Türkiye’nin Suriye’de oluşturmayı düşündüğü tampon bölge projesini, Avrupa Birliği’nin ülkemizde uyguluyor olması acı bir durumdur. Mülteci Anlaşması AB için şapka çıkartılacak büyük bir başarıdır ancak Türkiye için aynı şeyi söylemek mümkün değildir. Dış politikası iflas eden AKP hükümeti, ülkemize milyonlarca mültecinin girmesine engel olamamıştır. AB ile yaptıkları anlaşma ise mültecilerin ülkemizden çıkışını da engellemektedir. AKP’nin eşi benzeri görülmemiş dış politikası sayesinde mültecilerin ülkemize girişleri serbest, çıkışları yasaktır.
Ülkemizi bir mülteci toplama merkezine çeviren AKP hükümeti, burada topladığı milyonlarca mülteciyi ne yapmayı düşünmektedir? Mültecilerin Türkiye’de kalıcı olmasıyla ilgili hazırlıklar doğru mudur?

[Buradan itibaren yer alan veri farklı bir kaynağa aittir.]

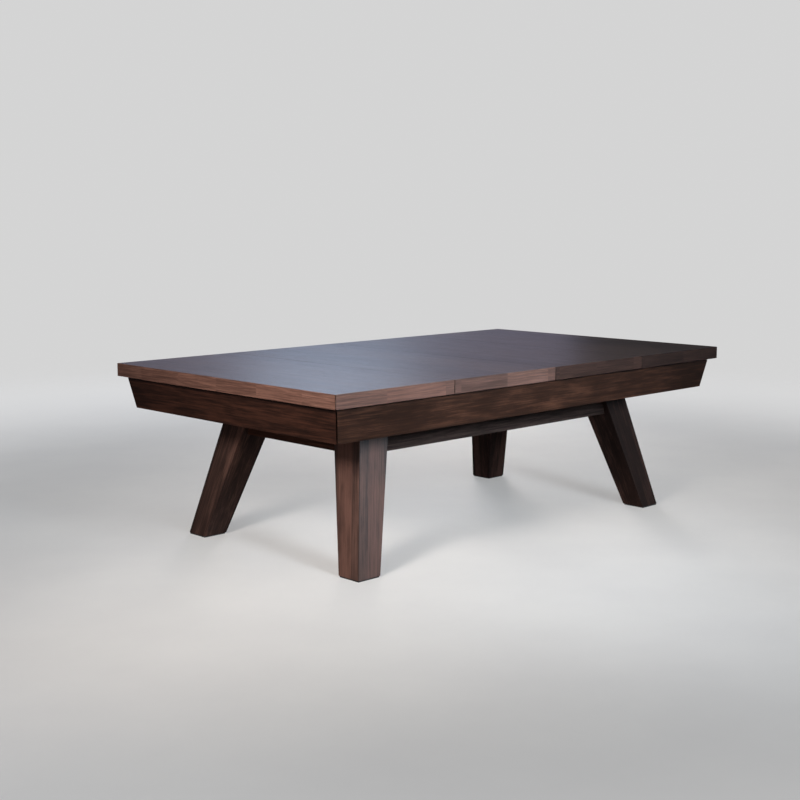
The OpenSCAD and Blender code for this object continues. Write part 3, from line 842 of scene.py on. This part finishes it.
def make_cushions():
    corner, side = POCKETS[0][:2], POCKETS[1][:2]

    def corner_end(u):
        run = -PLAY_X + CORNER_CUT - u / math.tan(CORNER_FACE)
        return clear_of_pocket(run, -PLAY_Y - u, corner, 1)

    def side_end(u):
        run = -SIDE_MOUTH / 2 + u / math.tan(SIDE_FACE)
        return clear_of_pocket(run, -PLAY_Y - u, side, -1)

    def across(u):
        run = -PLAY_Y + CORNER_CUT - u / math.tan(CORNER_FACE)
        return clear_of_pocket(run, -PLAY_X - u, (corner[1], corner[0]), 1)

    for k, sx, sy in ((1, 1, 1), (2, -1, 1), (4, -1, -1), (5, 1, -1)):
        cushion(
            k, (corner_end, side_end),
            lambda run, u, z, sx=sx, sy=sy: (sx * run, sy * (-PLAY_Y - u), z),
        )
    for k, sx in ((3, 1), (6, -1)):
        cushion(
            k, (across, lambda u: -across(u)),
            lambda run, u, z, sx=sx: (sx * (PLAY_X + u), run, z),
        )


def pocket_outline(low_z, high_z):
    """The cup's wall in section, from its middle underneath round the lip to its middle inside."""
    bend, inner_bend, lip = 8 * MM, 6 * MM, 2.5 * MM
    wall = CUP_R - CUP_WALL
    points = [(0.0, low_z)] + arc(CUP_R - bend, low_z + bend, bend, 270, 360, 5)
    points += [(CUP_R, low_z + (high_z - low_z) * t) for t in (0.3, 0.5, 0.69, 0.72, 0.9)]
    points += [(CUP_R, high_z - lip - 0.5 * MM), (CUP_R + 0.5 * MM, high_z - lip)]
    points += arc(LIP_R - lip / 2, high_z - lip / 2, lip / 2, 270, 450, 6)
    points += arc(wall + 2 * MM, high_z - 2 * MM, 2 * MM, 90, 180, 4)
    points += [(wall, low_z + (high_z - low_z) * t) for t in (0.9, 0.72, 0.69, 0.5, 0.3)]
    floor_z = low_z + CUP_WALL
    points += arc(wall - inner_bend, floor_z + inner_bend, inner_bend, 360, 270, 4)
    return points + [(0.0, floor_z)]


# the cup's low side: how far its edge lies under the bed and past the pocket's middle
CUT_UNDER, CUT_EASE, CUT_PAST_MIDDLE = 0.5 * MM, 0.8 * MM, 8 * MM
STITCH = (0.5 * MM, 2.3 * MM, 0.35 * MM)


def make_pocket(k, x, y, mouth):
    """A leather cup, cut down to the bed on the table's side, its back lip lying on the rails."""
    low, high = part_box(f"pocket_{k}")
    tall = pocket_outline(low[2], high[2])
    cut_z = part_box("slate_1")[1][2] - CUT_UNDER
    wall = CUP_R - CUP_WALL

    def cut_down(point):
        r, z = point
        if z <= cut_z - CUT_EASE:
            return point
        r = min(max(r, wall), CUP_R)
        edge = r in (wall, CUP_R)
        return r, cut_z - (CUT_EASE if edge else 0.0)

    short = [cut_down(p) for p in tall]
    half = math.degrees(math.acos(-CUT_PAST_MIDDLE / CUP_R))
    front, rear = 32, 44
    columns = [(-half + 2 * half * i / front, short) for i in range(front + 1)]
    columns += [(half + (360 - 2 * half) * i / rear, tall) for i in range(rear + 1)]
    verts = []
    for angle, outline in columns:
        a = math.radians(angle + mouth)
        verts += [(x + r * math.cos(a), y + r * math.sin(a), z) for r, z in outline]
    n, total = len(tall), len(columns)
    faces = []
    for c in range(total):
        a, b = c * n, ((c + 1) % total) * n
        faces += [[a + i, b + i, b + i + 1, a + i + 1] for i in range(n - 1)]
    name = f"pocket_leather_{k}"
    obj = piece(name, "table", leather, verts, faces, [f"pocket_{k}"])
    soften(obj, 45.0)

    # a row of stitches along the lip
    bm = bmesh.new()
    ring_r, count = (CUP_R + LIP_R) / 2 - 0.5 * MM, 23
    stitch_end = 6
    sweep = 360 - 2 * stitch_end - 2 * half
    for i in range(count):
        a = math.radians(half + stitch_end + sweep * i / (count - 1) + mouth)
        made = bmesh.ops.create_uvsphere(bm, u_segments=8, v_segments=6, radius=1.0)["verts"]
        bmesh.ops.scale(bm, verts=made, vec=STITCH)
        bmesh.ops.rotate(bm, verts=made, cent=(0, 0, 0), matrix=Matrix.Rotation(a, 3, "Z"))
        spot = (x + ring_r * math.cos(a), y + ring_r * math.sin(a), high[2])
        bmesh.ops.translate(bm, verts=made, vec=spot)
    mesh = bpy.data.meshes.new(f"pocket_stitches_{k}")
    bm.to_mesh(mesh)
    bm.free()
    mesh.materials.append(thread)
    stitches = bpy.data.objects.new(mesh.name, mesh)
    bpy.context.scene.collection.objects.link(stitches)
    for polygon in mesh.polygons:
        polygon.use_smooth = True
    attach(stitches, "table")


make_bed_cloth()
make_cushions()
for k, (x, y, mouth) in enumerate(POCKETS, 1):
    make_pocket(k, x, y, mouth)


# --------------------------------------------------------------------------------------
# CAD nodes that keep their own shape


def dress(node, material, width=0.0, segments=2):
    """Gives a node its finish, and eases its edges by that width."""
    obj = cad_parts[node]
    obj.data.materials.clear()
    obj.data.materials.append(material)
    if width:
        ease(obj, width, segments)


for node, material in (
    ("cabinet_front", wood_cab_x), ("cabinet_back", wood_cab_x),
    ("cabinet_left", wood_cab_end_shaded), ("cabinet_right", wood_cab_end_shaded),
    ("base_front", wood_base_x), ("base_back", wood_base_x),
    ("base_left", wood_base_y), ("base_right", wood_base_y),
):
    dress(node, material, 1.2 * MM)
for k in (1, 2, 4, 5):
    dress(f"rail_{k}", wood_rail_x, 1.0 * MM)
for k in (3, 6):
    dress(f"rail_{k}", wood_rail_y, 1.0 * MM)
for k, ((sx, sy), look) in enumerate(zip(LEG_SIDES, LEG_PAINTED_SHADE_SHINE_ROUGHNESS), 1):
    dress(f"leg_{k}", leg_finish(f"leg_wood_painted_shade_{k}", sx, sy, *look), 1.6 * MM, 3)
    dress(f"foot_{k}", rubber, 0.8 * MM)
for k in (1, 2, 3):
    dress(f"slate_{k}", slate_stone, 0.8 * MM)
for node, material in (
    ("slate_backing", plain_x), ("cross_beams", plain_y), ("long_beams", plain_x),
    ("corner_blocks", block_painted_shade), ("corner_braces", plain_x),
):
    dress(node, material, 1.5 * MM)
for node in ("rail_bolts", "cabinet_bolts", "leg_bolts", "slate_screws"):
    dress(node, zinc, 0.4 * MM)
dress("sights", pearl)


# --------------------------------------------------------------------------------------
# floor, light and camera


FLOOR_HALF, FLOOR_Z = 30.0, -0.5 * MM
FLOOR_GLOW = 0.62
PALE = (0.97, 0.97, 0.97)


def floor():
    """A pale floor that runs out into the pale surroundings, and can be seen through from below."""
    mesh = bpy.data.meshes.new("floor")
    r, z = FLOOR_HALF, FLOOR_Z
    mesh.from_pydata([(-r, -r, z), (r, -r, z), (r, r, z), (-r, r, z)], [], [[0, 1, 2, 3]])
    obj = bpy.data.objects.new("floor", mesh)
    bpy.context.scene.collection.objects.link(obj)
    shop = Shop("floor_pale")
    x, y, z = shop.xyz()
    mottle = shop.noise(shop.point(x, y, z), 1.5, 4.0, 0.6)
    colour = shop.ramp(mottle, (0.3, (0.35, 0.35, 0.35)), (0.7, (0.38, 0.38, 0.377)))
    distance = (x * x + y * y) ** 0.5
    glow = shop.ramp(mottle, (0.3, (0.40, 0.40, 0.40)), (0.7, (0.42, 0.42, 0.417)))
    shop.surface(
        Base_Color=colour,
        Roughness=0.75 + (mottle - 0.5) * 0.1,
        Specular_IOR_Level=0.2,
        Emission_Color=shop.blend(distance.ramp(1.6, 6.0), glow, PALE),
        Emission_Strength=FLOOR_GLOW,
    )
    away = distance.ramp(3.0, 9.0)
    from_below = shop.add("ShaderNodeNewGeometry", {}, {}, "Backfacing")
    away = away.most(from_below)
    solid = next(n for n in shop.tree.nodes if n.type == "BSDF_PRINCIPLED")
    clear = shop.tree.nodes.new("ShaderNodeBsdfTransparent")
    both = shop.tree.nodes.new("ShaderNodeMixShader")
    out = next(n for n in shop.tree.nodes if n.type == "OUTPUT_MATERIAL")
    shop.link(both, 0, away)
    shop.tree.links.new(solid.outputs[0], both.inputs[1])
    shop.tree.links.new(clear.outputs[0], both.inputs[2])
    shop.tree.links.new(both.outputs[0], out.inputs["Surface"])
    mesh.materials.append(shop.material)
    obj.visible_diffuse = False
    obj.visible_glossy = False
    obj.visible_shadow = False


def area_light(
    name, place, aim, size, power, colour, spread=180.0, lights_flat=True, mirrored=True,
):
    """A rectangular lamp. Not lights_flat: seen only in gloss. Not mirrored: never seen in gloss."""
    lamp = bpy.data.lights.new(name, "AREA")
    lamp.shape = "RECTANGLE"
    lamp.size, lamp.size_y = size
    lamp.energy = power
    lamp.color = colour
    lamp.spread = math.radians(spread)
    obj = bpy.data.objects.new(name, lamp)
    obj.visible_camera = False
    obj.visible_diffuse = lights_flat
    obj.visible_glossy = mirrored
    bpy.context.scene.collection.objects.link(obj)
    obj.location = place
    obj.rotation_euler = (Vector(aim) - Vector(place)).to_track_quat("-Z", "Y").to_euler()


def studio():
    """Pale surroundings for the eye, dim ones for reflections, and nine soft lamps."""
    world = bpy.data.worlds.new("studio")
    world.use_nodes = True
    tree = world.node_tree
    seen = tree.nodes.new("ShaderNodeLightPath")
    pale, dim = tree.nodes["Background"], tree.nodes.new("ShaderNodeBackground")
    pale.inputs[0].default_value, pale.inputs[1].default_value = (0.66, 0.66, 0.66, 1.0), 1.0
    dim.inputs[0].default_value, dim.inputs[1].default_value = (0.75, 0.82, 1.0, 1.0), 0.04
    choose = tree.nodes.new("ShaderNodeMixShader")
    tree.links.new(seen.outputs["Is Camera Ray"], choose.inputs[0])
    tree.links.new(dim.outputs[0], choose.inputs[1])
    tree.links.new(pale.outputs[0], choose.inputs[2])
    tree.links.new(choose.outputs[0], tree.nodes["World Output"].inputs["Surface"])
    bpy.context.scene.world = world
    bpy.context.scene.view_settings.view_transform = "Standard"
    # the two sides that face the camera
    area_light(
        "key_left", (-4.7, -1.5, 2.6), (-1.2, -0.55, 0.75), (1.0, 1.0),
        power=26.0, colour=(1.0, 0.92, 0.85), spread=52.0,
    )
    area_light(
        "key_near", (-1.0, -4.6, 2.2), (-0.2, -0.75, 0.75), (1.1, 1.1),
        power=28.0, colour=(0.86, 0.93, 1.0), spread=52.0,
    )
    # the sheen over the top
    area_light(
        "back_card", (3.6, 4.8, 2.0), (-0.6, -0.2, 0.8), (4.6, 1.4),
        power=12.5, colour=(0.74, 0.71, 1.0),
    )
    area_light(
        "back_spot", (3.5, 4.8, 3.5), (-1.3, -0.75, 0.8), (1.5, 1.3),
        power=30.0, colour=(0.57, 0.76, 1.0),
    )
    # the gloss on the long side
    area_light(
        "front_card", (3.4, -4.9, 1.35), (-0.9, -0.5, 0.6), (3.2, 1.7),
        power=40.0, colour=(0.86, 0.91, 1.0), lights_flat=False,
    )
    # low fills, for the legs, the back and the underside
    area_light(
        "low_left", (-3.9, -0.9, 0.3), (-0.9, 0.0, 0.5), (1.4, 0.4),
        power=3.0, colour=(1.0, 0.84, 0.76), spread=60.0,
    )
    area_light(
        "back_fill", (3.9, 4.0, 1.7), (0.8, 0.4, 0.5), (1.6, 1.2),
        power=30.0, colour=(1.0, 0.93, 0.88), spread=60.0, mirrored=False,
    )
    area_light(
        "floor_bounce", (0.0, 0.0, -2.5), (0.0, 0.0, 0.0), (5.0, 5.0),
        power=34.0, colour=(1.0, 0.86, 0.78), mirrored=False,
    )
    area_light(
        "overhead", (0.0, 0.0, 7.0), (0.0, 0.0, 0.0), (9.0, 9.0),
        power=200.0, colour=(1.0, 1.0, 1.0),
    )


# the camera looks down by CAMERA_DOWN degrees, and is turned CAMERA_TURN degrees to the right
CAMERA_PLACE = (-4.5557, -4.4196, 1.4818)
CAMERA_DOWN, CAMERA_TURN = 8.0048, 44.3456


def camera():
    data = bpy.data.cameras.new("camera")
    data.lens, data.sensor_width = 59.161, 36.0
    data.clip_end = 100.0
    obj = bpy.data.objects.new("camera", data)
    bpy.context.scene.collection.objects.link(obj)
    obj.location = CAMERA_PLACE
    obj.rotation_euler = (math.radians(90 - CAMERA_DOWN), 0.0, math.radians(-CAMERA_TURN))
    bpy.context.scene.camera = obj


floor()
studio()
camera()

Mültecilere vatandaşlık verildiğinde ya da buradaki varlıkları uzun sürdüğünde, yaşanacak sorunların boyutu hakkında yeterli çalışmalar yapılmış mıdır? AB dâhil hiçbir ülkenin almadığı bütün bu riskleri AKP hükümeti hangi gerekçelerle milletimize yüklemektedir? Türkiye’yi AB’nin önüne bir set olarak çekerek, adeta onların önüne yatarak Avrupa’nın sözde medeniyetini ve refahını korumayı başaran AKP hükümetinin Türkiye ile ilgili sorumlulukları yok mudur?
Milliyetçi Hareket Partisi, Türkiye’ye Avrupa’nın sınır bekçiliğini yaptıran ve AB ülkeleri rahatsız olmasın diye ülkemizi mülteci toplama merkezine dönüştüren anlaşmayı milli çıkarlarımıza aykırı bulmaktadır. Suriyelilerin yaşadığı insanlık dramına millet olarak yapılabilecek katkıları zaten yerine getirdiğimiz halde, ilaveten Avrupa’nın mültecilerinin sorumluluğunu Türk insanına yüklemek insafsızlıktır. AKP hükümeti mülteci anlaşmasını Kilis, Gaziantep, Şanlıurfa, Mersin, İstanbul başta olmak üzere barındırdığı milyonlarca mülteciden olumsuz etkilenen şehirlerimizdeki insanlarımıza anlatmalıdır. Mültecilerin Türkiye’de toplanması kadar kalıcı hale getirilmeleri de çok büyük yanlıştır. Halen görülen olumsuz tesirlerin uzun vadede ülkemize pek çok ekonomik, sosyal ve siyasal sorunlar yaşatacağı göz ardı edilmeden, millet menfaatine daha sağlıklı politikalar üretilmelidir.”